Sous les yeux de Zinédine Zidane, déjà présent lors du premier sacre en 2005, les deux joueurs se rendent coup pour coup sans afficher un niveau de jeu exceptionnel. Mais quand on entre dans le « money time », c’est le moment que choisit invariablement Rafael Nadal pour serrer le jeu et asphyxier sa proie. Dominic Thiem n’y échappe pas. Son bourreau se procure trois balles de break synonymes de balles de set et après une nouvelle faute en coup droit de Thiem et une heure de jeu, enlève la première manche 6-4.

Nadal assomme son dauphin de coups puissants liftés du fond du court, qui, inexorablement acculé, finit par commettre la faute. L’Autrichien cumule les doubles fautes et s’effondre d’entrée de deuxième set, explose en revers et force sur tous les coups. En maître tacticien de la terre battue, lui, Nadal exécute son jeu d’échecs : il place des accélérations en revers croisé, se décale parfaitement en coup droit et se détache 3-0, puis 4-1. Il n’y a plus qu’un joueur sur le terrain.

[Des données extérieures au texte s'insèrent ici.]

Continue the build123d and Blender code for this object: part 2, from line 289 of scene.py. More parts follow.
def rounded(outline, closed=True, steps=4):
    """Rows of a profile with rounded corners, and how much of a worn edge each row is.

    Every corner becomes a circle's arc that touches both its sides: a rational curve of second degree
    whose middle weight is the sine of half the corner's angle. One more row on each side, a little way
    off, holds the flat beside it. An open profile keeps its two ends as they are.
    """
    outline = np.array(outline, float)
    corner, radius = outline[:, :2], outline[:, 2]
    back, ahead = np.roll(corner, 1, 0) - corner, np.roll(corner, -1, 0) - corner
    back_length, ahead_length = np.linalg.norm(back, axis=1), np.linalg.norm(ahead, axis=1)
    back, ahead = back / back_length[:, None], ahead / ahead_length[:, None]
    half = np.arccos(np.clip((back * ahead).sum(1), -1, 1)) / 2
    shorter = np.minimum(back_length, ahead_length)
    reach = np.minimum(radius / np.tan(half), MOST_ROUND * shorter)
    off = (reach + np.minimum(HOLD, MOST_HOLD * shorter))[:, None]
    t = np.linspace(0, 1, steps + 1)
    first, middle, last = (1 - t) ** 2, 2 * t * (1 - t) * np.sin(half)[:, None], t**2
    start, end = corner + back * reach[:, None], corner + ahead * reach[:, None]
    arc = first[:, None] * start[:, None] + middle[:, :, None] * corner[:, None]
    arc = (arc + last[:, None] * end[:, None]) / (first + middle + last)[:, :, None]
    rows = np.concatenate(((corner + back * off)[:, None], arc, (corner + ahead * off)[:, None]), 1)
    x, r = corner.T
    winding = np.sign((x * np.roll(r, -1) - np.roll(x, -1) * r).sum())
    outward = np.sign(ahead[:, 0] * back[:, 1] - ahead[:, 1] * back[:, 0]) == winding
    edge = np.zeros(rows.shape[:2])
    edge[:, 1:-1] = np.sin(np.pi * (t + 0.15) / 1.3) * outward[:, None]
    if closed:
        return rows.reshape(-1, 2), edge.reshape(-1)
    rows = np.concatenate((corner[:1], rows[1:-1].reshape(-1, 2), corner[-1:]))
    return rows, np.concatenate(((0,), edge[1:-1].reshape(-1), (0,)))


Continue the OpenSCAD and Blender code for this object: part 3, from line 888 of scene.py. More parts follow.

Spectateur de son propre match, Dominic Thiem a regardé passer les coups droits décroisés. / Michel Euler / AP

« J’ai un plan pour battre Nadal », avait répété Dominic Thiem à la veille de la finale, le seul à avoir battu le numéro un mondial deux fois en un an (Rome 2017, Madrid 2018) mais jamais en trois sets gagnants. Malgré ses coups profonds et sa puissance en fond de court, rien ne fonctionne comme sur le papier. C’est bien l’Espagnol qui domine l’échange et dicte le jeu. Sur le court Philippe-Chatrier, le soleil fait sa première percée du jour et le coup droit lifté de Nadal, lui, n’en finit plus de gicler. Saoulé de coups et saoulé tout court, Thiem baisse les yeux. Nadal, lui, lève le poing. Inéluctablement, le deuxième set lui échoit (6-3).

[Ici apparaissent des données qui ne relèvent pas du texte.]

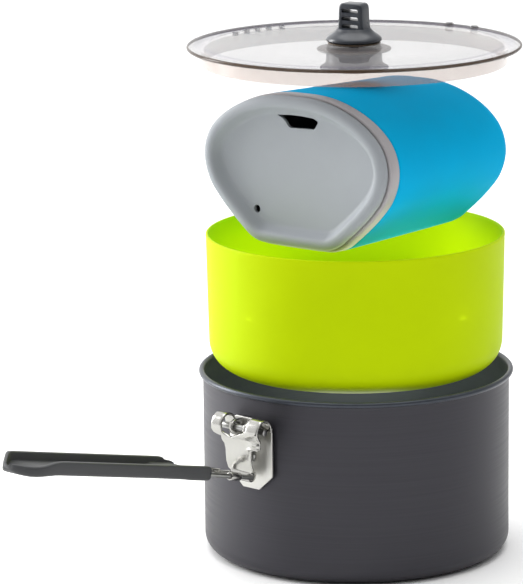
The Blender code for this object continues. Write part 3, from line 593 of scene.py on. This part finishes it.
for i in range(n_):
    a, b = cp[max(i - 1, 0)], cp[min(i + 1, n_ - 1)]
    d = Vector((b[0] - a[0], b[1] - a[1])).normalized()
    nx, nz = -d.y, d.x
    if i == 0:
        pass
    for j in range(m_):
        v = rowsv[i][j]
        w = min(1.0, max(0.0, (v - 6.6) / 1.6))
        off = lerp(WAVE, cp[i][2]) * w
        for s_ in (1, -1):
            VV[i, j, s_] = (-(cp[i][0] + nx * s_ * 0.55 + abs(nx) * 0 + off * (1 if nx >= 0 else -1) * abs(nx)) * MM, -v * MM,
                            (cp[i][1] + nz * s_ * 0.55) * MM)
on = lambda i, j: 0 <= i < n_ - 1 and 0 <= j < m_ - 1 and (cp[i][2] >= 47.9 or not NC[0] <= j < NC[0] + NC[1])
V2 = {}


def gv(*k):
    if k not in V2:
        V2[k] = bm.verts.new(VV[k])
    return V2[k]


for i in range(n_ - 1):
    for j in range(m_ - 1):
        if not on(i, j):
            continue
        bm.faces.new((gv(i, j, 1), gv(i + 1, j, 1), gv(i + 1, j + 1, 1), gv(i, j + 1, 1)))
        bm.faces.new((gv(i, j, -1), gv(i, j + 1, -1), gv(i + 1, j + 1, -1), gv(i + 1, j, -1)))
        if not on(i - 1, j):
            bm.faces.new((gv(i, j, 1), gv(i, j + 1, 1), gv(i, j + 1, -1), gv(i, j, -1)))
        if not on(i + 1, j):
            bm.faces.new((gv(i + 1, j, 1), gv(i + 1, j, -1), gv(i + 1, j + 1, -1), gv(i + 1, j + 1, 1)))
        if not on(i, j - 1):
            bm.faces.new((gv(i, j, 1), gv(i, j, -1), gv(i + 1, j, -1), gv(i + 1, j, 1)))
        if not on(i, j + 1):
            bm.faces.new((gv(i, j + 1, 1), gv(i + 1, j + 1, 1), gv(i + 1, j + 1, -1), gv(i, j + 1, -1)))
claw = obj(bm, "claw_v", steel)
bevel(claw, 0.2, 2, 50)
place(claw, "handle", ["claw"])
for n in ("ferrule_left", "ferrule_right"):
    copy_of(n, "handle", steel, 0.15)
copy_of("handle_wire", "handle", steel2, 0.0)

# grip: trough with two rails and a scooped tip
SL, GZ, CA, SA = math.tan(math.radians(13.0)), 56.0, math.cos(math.radians(13.0)), math.sin(math.radians(13.0))


def grip_ring(u, wf, wn, hb, dn, df, wall, fl):
    w, m, Hh = (wf + wn) / 2, (wn - wf) / 2, 6.0
    c = min(1.3, w * 0.3)
    hn, hf, q = Hh - dn, Hh - df, w - wall
    e = 0.6 * min(1.0, q)
    P = [(-w + c, hb), (-w * 0.5, hb - 0.02), (0, hb - 0.03), (w * 0.5, hb - 0.02), (w - c, hb), (w - c * 0.45, hb + c * 0.2), (w - c * 0.12, hb + c * 0.55), (w, hb + c), (w, hn - 0.9),
         (w - 0.12, hn - 0.4), (w - 0.45, hn - 0.1), (w - 0.9, hn), (q + 0.7, hn), (q + 0.3, hn - 0.12), (q, hn - 0.5),
         (q, fl + e), (q - e * 0.3, fl + e * 0.3), (q - e, fl), (0, fl), (-q + e, fl), (-q + e * 0.3, fl + e * 0.3), (-q, fl + e),
         (-q, hf - 0.5), (-q - 0.3, hf - 0.12), (-q - 0.7, hf), (-w + 0.9, hf), (-w + 0.45, hf - 0.1), (-w + 0.12, hf - 0.4), (-w, hf - 0.9),
         (-w, hb + c), (-w + c * 0.12, hb + c * 0.55), (-w + c * 0.45, hb + c * 0.2)]
    zz = GZ + (u - 110.0) * SL
    return [(-(u - h * SA), -(v + m), zz + h * CA) for v, h in P]


ST = [(114.0, 13.2, 13.2, 0.9, 1.9, 1.9, 3.9, 3.2), (114.25, 14.0, 14.0, 0.35, 1.2, 1.6, 3.7, 3.4), (114.9, 14.6, 14.6, -0.1, 0.5, 1.45, 3.4, 3.4), (116.2, 15.0, 15.0, -0.4, 0, 1.4, 3.3, 3.4),
      (117.6, 15.0, 15.0, -0.4, 0, 1.0, 3.3, 3.4), (118.6, 15.0, 15.0, -0.4, 0, 0.3, 3.3, 3.4), (120.0, 15.0, 15.0, -0.4, 0, 0, 3.3, 3.4), (127.0, 15.0, 15.0, -0.4, 0, 0, 3.3, 3.4),
      (130.0, 15.0, 15.0, -0.2, 0, 0, 3.3, 2.2), (134.0, 15.0, 15.0, -0.1, 0, 0, 3.3, 2.2),
      (150.0, 15.0, 15.0, 0, 0, 0, 3.3, 2.2), (175.0, 15.0, 15.0, 0, 0, 0, 3.3, 2.2), (195.0, 15.0, 15.0, 0, 0, 0, 3.3, 2.2), (203.0, 15.0, 15.0, 0, 0, 0, 3.3, 2.2),
      (207.0, 15.0, 15.0, 0, 0.1, 0, 3.2, 2.2), (209.5, 15.0, 15.0, -0.1, 0.4, 0, 3.0, 2.0), (211.5, 14.3, 15.0, -0.3, 0.8, 0, 2.8, 1.6),
      (213.5, 12.8, 14.9, -0.5, 1.4, 0, 2.5, 1.2), (216.0, 10.6, 14.6, -0.8, 2.1, 0.1, 2.3, 0.9), (218.5, 8.2, 13.8, -1.1, 2.6, 0.4, 2.2, 0.7),
      (221.0, 5.8, 12.2, -1.3, 2.9, 0.9, 2.2, 0.8), (223.0, 3.9, 10.3, -1.2, 3.0, 1.5, 2.2, 1.0), (224.8, 2.2, 8.0, -0.7, 3.0, 2.2, 2.2, 1.6),
      (226.0, 0.8, 5.4, 0.2, 3.1, 2.9, 2.0, 2.2)]
stn = []
for i in range(len(ST) - 1):
    a, b = ST[i], ST[i + 1]
    n = max(1, int((b[0] - a[0]) / 1.6)) if a[0] >= 203.0 else max(1, int((b[0] - a[0]) / 8.0))
    for j in range(n):
        t = j / n
        stn.append(tuple(p + (q - p) * t for p, q in zip(a, b)))
stn.append(ST[-1])
grip = loft("grip_v", [grip_ring(*r) for r in stn], gripm)
leg = lambda u: (49.5 - 0.5) + (u - 77.5) * 0.255
cut(grip, [tube("c", [(-u, -s_ * (5.6 + 0.9 * (125.0 - u) / (125.0 - 80.7)), leg(u)) for u in (111.0, 125.4)], 1.25, gripm, 16) for s_ in (-1, 1)])
place(grip, "handle", ["handle_grip"])

# -------------------------------------------------------- camera and light
ROT = Matrix.Rotation(math.radians(-49.0), 3, "Z")
D, H = 1.67098, 0.49062
pitch, cyaw, roll = math.radians(12.478), math.radians(-1.4894), math.radians(-0.6363)
fw = Vector((math.sin(cyaw) * math.cos(pitch), math.cos(cyaw) * math.cos(pitch), -math.sin(pitch)))
r0 = fw.cross(Vector((0, 0, 1))).normalized()
u0 = r0.cross(fw)
rr_ = r0 * math.cos(roll) + u0 * math.sin(roll)
uu_ = -r0 * math.sin(roll) + u0 * math.cos(roll)
rr_, uu_, ff = ROT @ rr_, ROT @ uu_, ROT @ fw
cam = bpy.data.objects.new("cam", bpy.data.cameras.new("cam"))
scn.collection.objects.link(cam)
cam.matrix_world = Matrix.Translation(ROT @ Vector((0, -D, H))) @ Matrix((rr_, uu_, -ff)).transposed().to_4x4()
cam.data.sensor_width = 36.0
cam.data.lens = 3701.86 * 36.0 / 584.0
cam.data.clip_start, cam.data.clip_end = 0.05, 100
scn.camera = cam

fm = surface("floor_white", (254, 254, 254), rough=0.85, vary=0.003, cscale=4.0, bscale=60.0, bstr=0.02, spec=0.0)
bm = bmesh.new()
for i in range(9):
    for j in range(9):
        bm.verts.new(((i - 4) * 4.0, (j - 4) * 4.0, -0.0002))
bm.verts.ensure_lookup_table()
for i in range(8):
    for j in range(8):
        bm.faces.new([bm.verts[k] for k in (i * 9 + j, (i + 1) * 9 + j, (i + 1) * 9 + j + 1, i * 9 + j + 1)])
floor = obj(bm, "floor", fm)


def area(name, loc, target, sx, sy, power, col=(1, 1, 1)):
    L = bpy.data.lights.new(name, "AREA")
    L.shape = "RECTANGLE"
    L.size, L.size_y = sx, sy
    L.energy = power
    L.color = col
    o = bpy.data.objects.new(name, L)
    scn.collection.objects.link(o)
    p = ROT @ Vector(loc)
    t = ROT @ Vector(target)
    o.location = p
    o.rotation_euler = (t - p).to_track_quat("-Z", "Y").to_euler()
    return o


area("top", (0.0, 0.25, 1.9), (0, 0, 0.1), 1.8, 1.8, 24)
area("left", (-1.35, 0.55, 0.5), (0, 0, 0.12), 0.5, 1.2, 20)
area("right", (1.4, 0.9, 0.5), (0, 0, 0.12), 0.4, 1.2, 0.8)

# soft fills inside the two open vessels
for nm, loc, tgt, sx, sy, pw in (("fill_bowl", (0.0, -0.050, 0.140), (0, 0.06, 0.136), 0.07, 0.015, 0.0),
                                 ("fill_bowl2", (0.0, 0.0, 0.1465), (0, 0.001, 0.0), 0.09, 0.09, 0.02),
                                 ("fill_bowl3", (0.0, 0.0, 0.118), (0, 0.001, 0.3), 0.10, 0.10, 0.035),
                                 ("fill_pot", (0.0, 0.0, 0.030), (0.0, 0.001, 0.1), 0.05, 0.05, 0.05)):
    if pw > 0:
        o = area(nm, loc, tgt, sx, sy, pw)
        o.visible_camera = False

w = bpy.data.worlds.new("studio")
scn.world = w
w.use_nodes = True
nt = w.node_tree
bg = nt.nodes["Background"]
tc = nt.nodes.new("ShaderNodeTexCoord")


def dotp(vec, lo, hi, a, b):
    v = ROT @ Vector(vec)
    d = nt.nodes.new("ShaderNodeVectorMath")
    d.operation = "DOT_PRODUCT"
    nt.links.new(tc.outputs["Generated"], d.inputs[0])
    d.inputs[1].default_value = tuple(v)
    r = nt.nodes.new("ShaderNodeMapRange")
    r.interpolation_type = "SMOOTHSTEP"
    r.inputs["From Min"].default_value = lo
    r.inputs["From Max"].default_value = hi
    r.inputs["To Min"].default_value = a
    r.inputs["To Max"].default_value = b
    nt.links.new(d.outputs["Value"], r.inputs["Value"])
    return r.outputs["Result"]


def mx(a, b, op="MAXIMUM"):
    m = nt.nodes.new("ShaderNodeMath")
    m.operation = op
    nt.links.new(a, m.inputs[0])
    nt.links.new(b, m.inputs[1])
    return m.outputs["Value"]


far = dotp((-0.22, 0.975, 0), -0.75, 0.25, 0.08, 1.0)          # white sweep behind, dark room in front
top = dotp((0, 0, 1), 0.25, 0.8, 0.0, 1.0)             # big soft box overhead
left = dotp((-0.93, -0.2, 0.3), 0.80, 0.97, 0.0, 0.75)  # soft box on the left
side_l = dotp((-0.75, 0.66, 0), 0.45, 0.95, 1.0, 1.45)      # brighter wing on the left
side_r = dotp((0.98, 0.2, 0), 0.2, 0.85, 1.0, 0.40)        # flag on the right
v = mx(mx(mx(mx(far, side_l, "MULTIPLY"), side_r, "MULTIPLY"), top), left)
nt.links.new(v, bg.inputs["Strength"])
bg.inputs["Color"].default_value = (1, 1, 1, 1)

Frayeur physique pour Nadal

Dos au mur, le 8e mondial écarte quatre balles de break d’entrée de troisième set et réussit à glaner sa mise en jeu sur un puissant revers décroisé. Mais c’est pour mieux s’effondrer sur sa mise en jeu suivante. Spectateur de son propre match, Dominic Thiem regarde passer les coups droits décroisés. Main sur la hanche, il se retourne désespérement vers son clan.

La finale manque cruellement de suspense, alors l’Espagnol va jusqu’à en inventer. A 2-1, alors qu’il mène tranquillement sur son service, il ressent une douleur à l’avant-bras gauche et se fait masser à deux reprises. Mais la frayeur dans le clan espagnol n’est que de courte durée. Le numéro un mondial remporte sa mise en jeu et s’empare dans la foulée une dernière fois de celle de son adversaire. Le dénouement est implacable : sur un ultime jeu blanc, l’Espagnol se procure trois balles de match. Les trois premières occasions sont manquées. La quatrième aussi. Mais pas la cinquième. Sur un ultime retour trop long de Thiem, le voilà qui s’impose 6-2. L’Espagnol peut lever les bras au ciel.

« Passation de pouvoir ? », titrait dimanche Le quotidien de Roland-Garros. Rafael Nadal, lui, a décidé que la fin de son règne n’était pas encore arrivée.